The little things are not so little, to me, anymore. Those little glimpses are good any day, bu I am glad you had it on New Years!


Lou said...

I see the same things in my son. He really wants a girlfriend, but finding one when you are an ex felon, no car or license, no job, and live in a half way house...well, a girl who is not an addict herself really expects more from a man.

I know I can't help him with that, so I mind my own business.

Barbara aka Layla said...

My son is also very social and has very few "safe friends" left. I worry what that will be like for him. I hope all of them are able to make new friends soon.

Heather's Mom said...

I hope he has the patience to wait - new friends will come. It just takes time. When we moved to South Florida, it was 6 months before I made a friend. When we moved to Northern Florida (they call it "Central" but it is COLD here, so I call it NORTH!) it took 8 months.
Those months can be LONELY and with that can come depression. BUT the friends WILL come. And the sober friends he meets will actually be FRIENDS. I hope he has the resolve to wait for them as they will be a blessing.
He may have to go to "new" places to meet them.

Heather's Mom said...

p.s. I just saw the top of your post and was reminded - okay - it's not THAT cold here... stay warm!

Anonymous said...

Hello mom and dad. I have not stopped by in some time, but I'm glad to see things are looking up. Tentative and tenuous perhaps, but any positive direction is better than the alternative. I thought I might offer a little perspective regarding youth and recovery.

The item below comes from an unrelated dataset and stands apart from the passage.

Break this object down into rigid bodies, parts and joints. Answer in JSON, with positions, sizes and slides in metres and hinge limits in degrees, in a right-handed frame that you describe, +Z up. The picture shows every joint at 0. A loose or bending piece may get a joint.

It is exceedingly difficult to recover from addiction no matter what the circumstances (and that includes addiction to anything, not just drugs). That difficulty, however, is magnified when one is as young as your son (or mine) is. My experience with 12-step recovery is that the average age is much older, although that situation is rapidly changing. Maybe it's because the drugs are so much more potent, or the newer incarnations have a much more addictive quality, or maybe it's a reduction in societal tolerance - I don't know, but the rooms are beginning to see many more addicts who have hit their bottom much earlier in life.

That said, it is still difficult when limited experience with active addiction is resting in the back of the young addict's mind, telling him or her, "next time it will be different." After chasing that lie for more than 25 years, I know it is not true, but I can't help but place myself in my own 21 year old shoes - I did not believe I had a problem and no one could convince me otherwise.

Time takes time. Your son will be able to fulfill his need of social interaction - to feed his "social animal", so to speak, if he sticks with it. I know that with a little more than five years clean, I have more friends now than I ever did. Many of them are in their 20s. They are almost all relatively new friends and they are also true friends. But it didn't happen over night, nor did it happen with any conscious effort on my part. I just stuck with it simply because I did not want to go to prison - that was it. The rest came to me. I just turned 47 and the past four of my five years clean have been nothing short of amazing, but that first year was a struggle and part of that was a feeling of isolation.

It also sounds as though you have taken a proactive role in his recovery. That is important not only for your son, but also and probably more directly for your own sanity. My parents have loved me the the same throughout my entire live, but there were times when I am sure they did not like me too much. Fortunately I have made amends to them not just by acknowledging my past indiscretions, but also by living my life free from addiction and as a successful member of society. I finally received my BA and I am halfway through my Master's degree - and a PhD. is looking like a possibility, but none of it did or will happen instantly.

Patience. time takes time.


Syd said...

I hope your son will make new friends that are sober. I believe that things can be good for him again.

MEM said...

My partner is in early recovery, and several of his support people/recovery buddies from AA and NA have become real friends. These are mostly folks who reached out to T, took the time to speak to him after a meeting. Now they hang out to do stuff besides recovery talk-- rec league basketball, playing music together, etc. It's been a real blesing.
I hope that something like that happens for your son.

Her Big Sad said...

Belated happy birthday wishes to you "Dad"!! I hope you had a great one!

I still have your saying about "I must learn to live in the world of what is and not in the world of what ought to be" pasted on my file cabinet, 18 inches from my eyeballs.... it helps!

Also, I shared the concrete sidewalk analogy with my oldest daughter the other day and she LOVED it.... she encouraged me to send it to my daughter in jail, and also the Boyfriend.... so I think I will!

Thank you for all that you share with us!